Diversity & Inclusion
Digital access / Internet Essentials / Workplace culture

Comcast says it will invest $1B in its Internet Essentials program and digital equity in the next decade

Since the program launched, it's served 10 million people nationwide and about 840,000 Greater Philadelphia residents, per Comcast.

Ten years of Internet Essentials. (Image courtesy of Comcast)

Ten years ago, Comcast launched its Internet Essentials program to connect low-income families to low-cost internet service. In honor of its anniversary, the corporation is pledging $1 billion to the program for the next 10 years, it announced Wednesday.

But it’s not clear if this is more or less than that first decade: A Comcast spokesperson couldn’t tell Technical.ly how the $1 billion commitment compares to what the company has invested over the last 10 years, saying the company doesn’t have a calculation of overall investment.

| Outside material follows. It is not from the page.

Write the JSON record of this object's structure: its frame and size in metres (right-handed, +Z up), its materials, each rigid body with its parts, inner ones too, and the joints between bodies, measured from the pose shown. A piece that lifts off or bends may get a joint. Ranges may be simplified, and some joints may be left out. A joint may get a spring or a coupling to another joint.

Internet Essentials launched in Philadelphia in September 2011 after first launching in Chicago that May, as part of a deal Comcast made to the FCC in seeking approval of its majority-stake acquisition of NBC Universal in 2010. The deal has stayed about the same for its decade-long run: $9.95 a month for internet, and now the option to purchase a computer for $150.

Since the program launched, it has served 10 million people nationwide and about 840,000 Greater Philadelphia residents, including 520,000 in the city. It’s grown to include low-income seniors, veterans and people with disabilities. During the pandemic, the company has opened the program up to eligible households for 60 days of free service.

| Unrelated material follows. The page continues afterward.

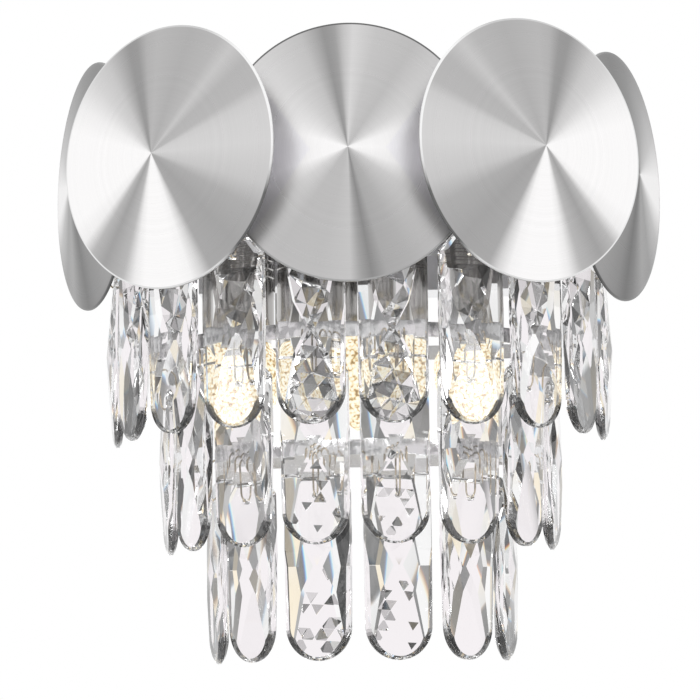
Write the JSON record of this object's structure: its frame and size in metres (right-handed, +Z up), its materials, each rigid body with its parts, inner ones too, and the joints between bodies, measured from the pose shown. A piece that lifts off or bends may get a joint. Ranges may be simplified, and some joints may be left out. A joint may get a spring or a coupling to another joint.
{
  "type": "crystal wall light",
  "caption": "Half-round wall light: spun steel discs above three tiers of faceted crystals on half-round bands, with candle bulbs inside.",
  "frame": {"origin": "centre of the wall bracket's two slotted holes, on the wall's plane", "axes": "+Z up, -Y out of the wall into the room, +X to the right as seen from the room"},
  "size_m": [0.3018, 0.1875, 0.2903],
  "materials": {
    "crystal": "clear, ground and polished facets",
    "spun_steel": "finely turned, bright",
    "polished_steel": "mirror polished",
    "clip_wire": "bright drawn wire",
    "zinc_steel": "bright zinc plating",
    "brass": "turned, satin",
    "bulb_glass": "warm frosted glass",
    "cap_metal": "rolled, satin",
    "holder_plastic": "matte heat-resistant moulding",
    "terminal_plastic": "matte moulding",
    "lead_insulation": "heat-resistant sleeve",
    "grommet_rubber": "matte black"
  },
  "bodies": {
    "fixture": {"bulb_caps": "cap_metal", "bulb_center": "bulb_glass", "bulb_left": "bulb_glass", "bulb_right": "bulb_glass", "cable_grommet": "grommet_rubber", "cap_nuts": "polished_steel", "clamp_screws": "zinc_steel", "disc_center": "spun_steel", "disc_far_left": "spun_steel", "disc_far_right": "spun_steel", "disc_left": "spun_steel", "disc_nuts": "zinc_steel", "disc_rail": "polished_steel", "disc_right": "spun_steel", "earth_screw": "brass", "hooks_lower": "clip_wire", "hooks_middle": "clip_wire", "hooks_upper": "clip_wire", "housing": "polished_steel", "lamp_leads": "lead_insulation", "lamp_shelf": "zinc_steel", "lampholder_center": "holder_plastic", "lampholder_left": "holder_plastic", "lampholder_right": "holder_plastic", "nipple_nuts": "brass", "nipples": "brass", "ring_lower": "polished_steel", "ring_middle": "polished_steel", "ring_posts": "polished_steel", "ring_upper": "polished_steel", "strap_screws": "zinc_steel", "terminal_block": "terminal_plastic", "terminal_screws": "zinc_steel", "wall_bracket": "zinc_steel"},
    "crystal_upper_1": {"crystal_upper_1": "crystal"},
    "crystal_upper_2": {"crystal_upper_2": "crystal"},
    "crystal_upper_3": {"crystal_upper_3": "crystal"},
    "crystal_upper_4": {"crystal_upper_4": "crystal"},
    "crystal_upper_5": {"crystal_upper_5": "crystal"},
    "crystal_upper_6": {"crystal_upper_6": "crystal"},
    "crystal_upper_7": {"crystal_upper_7": "crystal"},
    "crystal_upper_8": {"crystal_upper_8": "crystal"},
    "crystal_upper_9": {"crystal_upper_9": "crystal"},
    "crystal_upper_10": {"crystal_upper_10": "crystal"},
    "crystal_middle_1": {"crystal_middle_1": "crystal"},
    "crystal_middle_2": {"crystal_middle_2": "crystal"},
    "crystal_middle_3": {"crystal_middle_3": "crystal"},
    "crystal_middle_4": {"crystal_middle_4": "crystal"},
    "crystal_middle_5": {"crystal_middle_5": "crystal"},
    "crystal_middle_6": {"crystal_middle_6": "crystal"},
    "crystal_middle_7": {"crystal_middle_7": "crystal"},
    "crystal_middle_8": {"crystal_middle_8": "crystal"},
    "crystal_lower_1": {"crystal_lower_1": "crystal"},
    "crystal_lower_2": {"crystal_lower_2": "crystal"},
    "crystal_lower_3": {"crystal_lower_3": "crystal"},
    "crystal_lower_4": {"crystal_lower_4": "crystal"},
    "crystal_lower_5": {"crystal_lower_5": "crystal"},
    "crystal_lower_6": {"crystal_lower_6": "crystal"}
  },
  "joints": [
    {"name": "crystal_upper_1_swing", "type": "hinge", "parent": "fixture", "child": "crystal_upper_1", "pos_m": [-0.11852, -0.04677, -0.06279], "axis": [-0.1564, 0.9877, 0], "range_deg": [-10, 10]},
    {"name": "crystal_upper_2_swing", "type": "hinge", "parent": "fixture", "child": "crystal_upper_2", "pos_m": [-0.10692, -0.08248, -0.06279], "axis": [-0.454, 0.891, 0], "range_deg": [-10, 10]},
    {"name": "crystal_upper_3_swing", "type": "hinge", "parent": "fixture", "child": "crystal_upper_3", "pos_m": [-0.08485, -0.11285, -0.06279], "axis": [-0.7071, 0.7071, 0], "range_deg": [-10, 10]},
    {"name": "crystal_upper_4_swing", "type": "hinge", "parent": "fixture", "child": "crystal_upper_4", "pos_m": [-0.05448, -0.13492, -0.06279], "axis": [-0.891, 0.454, 0], "range_deg": [-10, 10]},
    {"name": "crystal_upper_5_swing", "type": "hinge", "parent": "fixture", "child": "crystal_upper_5", "pos_m": [-0.01877, -0.14652, -0.06279], "axis": [-0.9877, 0.1564, 0], "range_deg": [-10, 10]},
    {"name": "crystal_upper_6_swing", "type": "hinge", "parent": "fixture", "child": "crystal_upper_6", "pos_m": [0.01877, -0.14652, -0.06279], "axis": [-0.9877, -0.1564, 0], "range_deg": [-10, 10]},
    {"name": "crystal_upper_7_swing", "type": "hinge", "parent": "fixture", "child": "crystal_upper_7", "pos_m": [0.05448, -0.13492, -0.06279], "axis": [-0.891, -0.454, 0], "range_deg": [-10, 10]},
    {"name": "crystal_upper_8_swing", "type": "hinge", "parent": "fixture", "child": "crystal_upper_8", "pos_m": [0.08485, -0.11285, -0.06279], "axis": [-0.7071, -0.7071, 0], "range_deg": [-10, 10]},
    {"name": "crystal_upper_9_swing", "type": "hinge", "parent": "fixture", "child": "crystal_upper_9", "pos_m": [0.10692, -0.08248, -0.06279], "axis": [-0.454, -0.891, 0], "range_deg": [-10, 10]},
    {"name": "crystal_upper_10_swing", "type": "hinge", "parent": "fixture", "child": "crystal_upper_10", "pos_m": [0.11852, -0.04677, -0.06279], "axis": [-0.1564, -0.9877, 0], "range_deg": [-10, 10]},
    {"name": "crystal_middle_1_swing", "type": "hinge", "parent": "fixture", "child": "crystal_middle_1", "pos_m": [-0.09268, -0.04644, -0.11579], "axis": [-0.1951, 0.9808, 0], "range_deg": [-7, 12]},
    {"name": "crystal_middle_2_swing", "type": "hinge", "parent": "fixture", "child": "crystal_middle_2", "pos_m": [-0.07857, -0.0805, -0.11579], "axis": [-0.5556, 0.8315, 0], "range_deg": [-7, 12]},
    {"name": "crystal_middle_3_swing", "type": "hinge", "parent": "fixture", "child": "crystal_middle_3", "pos_m": [-0.0525, -0.10657, -0.11579], "axis": [-0.8315, 0.5556, 0], "range_deg": [-7, 12]},
    {"name": "crystal_middle_4_swing", "type": "hinge", "parent": "fixture", "child": "crystal_middle_4", "pos_m": [-0.01844, -0.12068, -0.11579], "axis": [-0.9808, 0.1951, 0], "range_deg": [-7, 12]},
    {"name": "crystal_middle_5_swing", "type": "hinge", "parent": "fixture", "child": "crystal_middle_5", "pos_m": [0.01844, -0.12068, -0.11579], "axis": [-0.9808, -0.1951, 0], "range_deg": [-7, 12]},
    {"name": "crystal_middle_6_swing", "type": "hinge", "parent": "fixture", "child": "crystal_middle_6", "pos_m": [0.0525, -0.10657, -0.11579], "axis": [-0.8315, -0.5556, 0], "range_deg": [-7, 12]},
    {"name": "crystal_middle_7_swing", "type": "hinge", "parent": "fixture", "child": "crystal_middle_7", "pos_m": [0.07857, -0.0805, -0.11579], "axis": [-0.5556, -0.8315, 0], "range_deg": [-7, 12]},
    {"name": "crystal_middle_8_swing", "type": "hinge", "parent": "fixture", "child": "crystal_middle_8", "pos_m": [0.09268, -0.04644, -0.11579], "axis": [-0.1951, -0.9808, 0], "range_deg": [-7, 12]},
    {"name": "crystal_lower_1_swing", "type": "hinge", "parent": "fixture", "child": "crystal_lower_1", "pos_m": [-0.06955, -0.04664, -0.16879], "axis": [-0.2588, 0.9659, 0], "range_deg": [-5, 12]},
    {"name": "crystal_lower_2_swing", "type": "hinge", "parent": "fixture", "child": "crystal_lower_2", "pos_m": [-0.05091, -0.07891, -0.16879], "axis": [-0.7071, 0.7071, 0], "range_deg": [-5, 12]},
    {"name": "crystal_lower_3_swing", "type": "hinge", "parent": "fixture", "child": "crystal_lower_3", "pos_m": [-0.01863, -0.09755, -0.16879], "axis": [-0.9659, 0.2588, 0], "range_deg": [-5, 12]},
    {"name": "crystal_lower_4_swing", "type": "hinge", "parent": "fixture", "child": "crystal_lower_4", "pos_m": [0.01863, -0.09755, -0.16879], "axis": [-0.9659, -0.2588, 0], "range_deg": [-5, 12]},
    {"name": "crystal_lower_5_swing", "type": "hinge", "parent": "fixture", "child": "crystal_lower_5", "pos_m": [0.05091, -0.07891, -0.16879], "axis": [-0.7071, -0.7071, 0], "range_deg": [-5, 12]},
    {"name": "crystal_lower_6_swing", "type": "hinge", "parent": "fixture", "child": "crystal_lower_6", "pos_m": [0.06955, -0.04664, -0.16879], "axis": [-0.2588, -0.9659, 0], "range_deg": [-5, 12]}
  ]
}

“Today, we are rededicating ourselves to this mission to ensure that the next generation of students in America has the tools, resources and abilities they need to succeed in an increasingly digital world,” said Dave Watson, CEO of Comcast Cable, in a statement.

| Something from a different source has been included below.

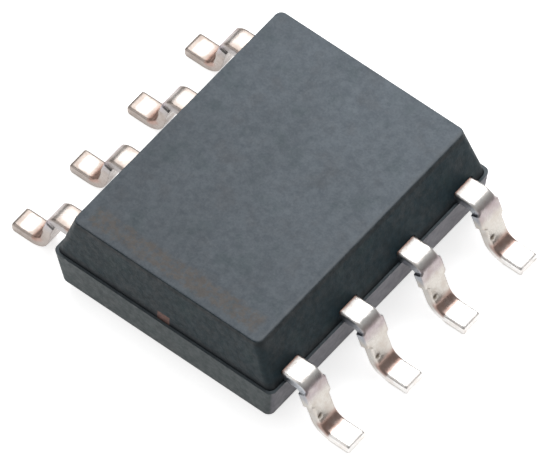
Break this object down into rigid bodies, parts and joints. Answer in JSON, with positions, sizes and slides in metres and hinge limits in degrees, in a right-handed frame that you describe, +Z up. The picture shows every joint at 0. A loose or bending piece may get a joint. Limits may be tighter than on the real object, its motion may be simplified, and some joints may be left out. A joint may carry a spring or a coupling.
{
  "type": "small-outline integrated circuit",
  "caption": "Surface-mount integrated circuit: a drafted moulded epoxy body with gull-wing leads along both long sides and an index band at one end.",
  "frame": {"origin": "middle of the seating plane that the eight feet rest on, under the middle of the body", "axes": "+X across the package from one row of leads to the other (towards leads 1 to 4), +Y along the rows away from the indexed end, +Z up from the board to the top face"},
  "size_m": [0.0062, 0.0048, 0.0017],
  "materials": {
    "moulding_compound": "matt black filled epoxy, fine grain, slightly lighter on the flat top",
    "tinned_lead": "matt tin plate over copper alloy, brownish in the bends",
    "lead_frame_copper": "bare copper alloy, shows only at the cut ends of the tie bars",
    "silver_epoxy": "silver-filled adhesive, sealed inside",
    "silicon": "polished silicon, sealed inside",
    "gold_wire": "drawn gold wire, sealed inside"
  },
  "bodies": {
    "root": {"mold_body": "moulding_compound", "die_pad": "lead_frame_copper", "die_attach": "silver_epoxy", "silicon_die": "silicon", "lead_1": "tinned_lead", "lead_2": "tinned_lead", "lead_3": "tinned_lead", "lead_4": "tinned_lead", "lead_5": "tinned_lead", "lead_6": "tinned_lead", "lead_7": "tinned_lead", "lead_8": "tinned_lead", "bond_wire_1": "gold_wire", "bond_wire_2": "gold_wire", "bond_wire_3": "gold_wire", "bond_wire_4": "gold_wire", "bond_wire_5": "gold_wire", "bond_wire_6": "gold_wire", "bond_wire_7": "gold_wire", "bond_wire_8": "gold_wire"}
  },
  "joints": []
}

The company also got involved in the City of Philadelphia’s plan for virtual schooling for the School District of Philadelphia’s 2020-2021 year, in an initiative called PHLConnectED. The plan intended to provide eligible K-12 households with free wired, reliable internet from Comcast’s Internet Essentials program, or a high-speed mobile hotspot for families who are housing insecure. The program has covered more than 15,000 internet connections to the families since it launched in August, the City reported earlier this month.

In a statement, Philly’s chief education officer, Otis Hackney, said PHLConnectED “simply would not be possible for our schools without Internet Essentials as one of the initiative’s key internet solutions.”

About a year into the pandemic, in February, Comcast said it would double the download speed of its Internet Essentials service for low-income Americans to 50 Mbps and increase its upstream speed to 5 Mbps, effective March 1. It came after months of criticism from around the mid-Atlantic region and beyond that Comcast must do more to bridge the digital divide in the regions where it operates — especially during the pandemic, when digital access inequities have been laid bare. (See also: Is it enough?)

The $1 billion commitment also includes investment in Comcast’s ongoing Lift Zones initiative, which establishes Wi-Fi-connected safe spaces in community centers nationwide for students and adults. There are more than 40 locations throughout Philadelphia currently, and about 100 in the Philadelphia and New Jersey region.

The commitment also includes laptop and computer donations, plus grants for nonprofit community orgs to create opportunities for low-income Americans, particularly in media, technology and entrepreneurship, the company said.

Comcast has a market cap of $258 billion as of Wednesday afternoon.